Kim Shaklee isn't ready to quit his day job for the bright lights of the entertainment world just yet. But this dairy farmer from Birdsall, N.Y., says he's happy for any gigs requiring a tuba player.

His band, dubbed the Birdsall Dairy Thumpers Fighting Marching Band, includes daughter Emma and several local musicians. Last summer, the band played at a grazing meeting, featuring Union Army songs from the Civil War and his original “The Cows Are Rising” tune.
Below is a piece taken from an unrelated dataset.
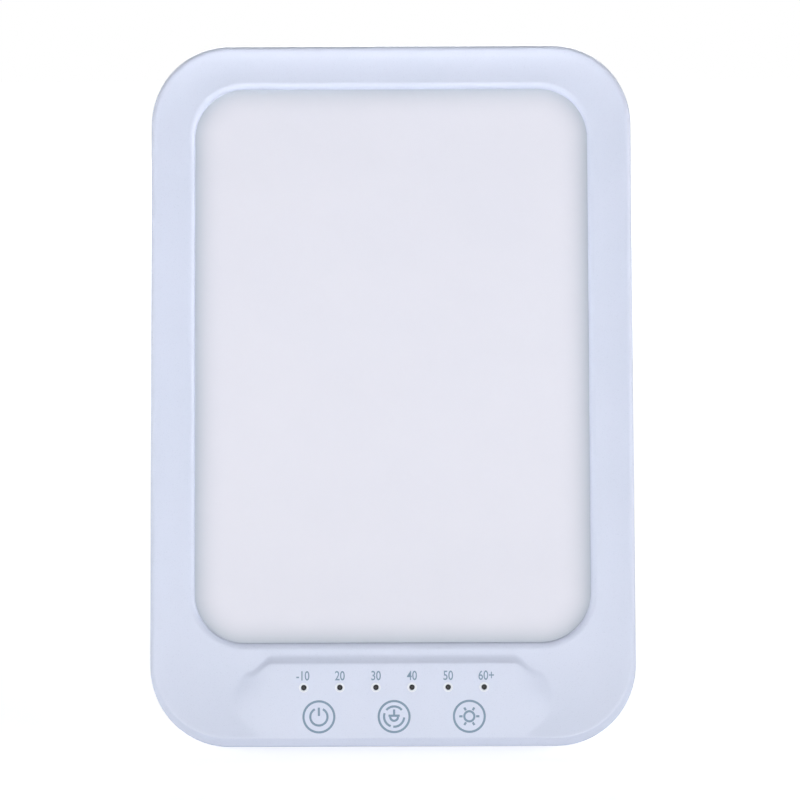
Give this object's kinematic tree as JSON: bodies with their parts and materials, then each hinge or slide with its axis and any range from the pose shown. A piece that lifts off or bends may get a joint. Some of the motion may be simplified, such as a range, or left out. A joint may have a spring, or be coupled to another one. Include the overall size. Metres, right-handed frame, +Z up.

Back to his day job: Master Dairy Graziers Shaklee and his wife, Janice Brown, milk 45 cows on their 300-acre seasonal dairy, Birds All Dairy Farm, with the help of two young people. Travis Belmore is a dairy grazing apprentice in the Dairy Grazing Apprenticeship program, a nonprofit based in Wisconsin; Lauren La Mar is a candidate for the program.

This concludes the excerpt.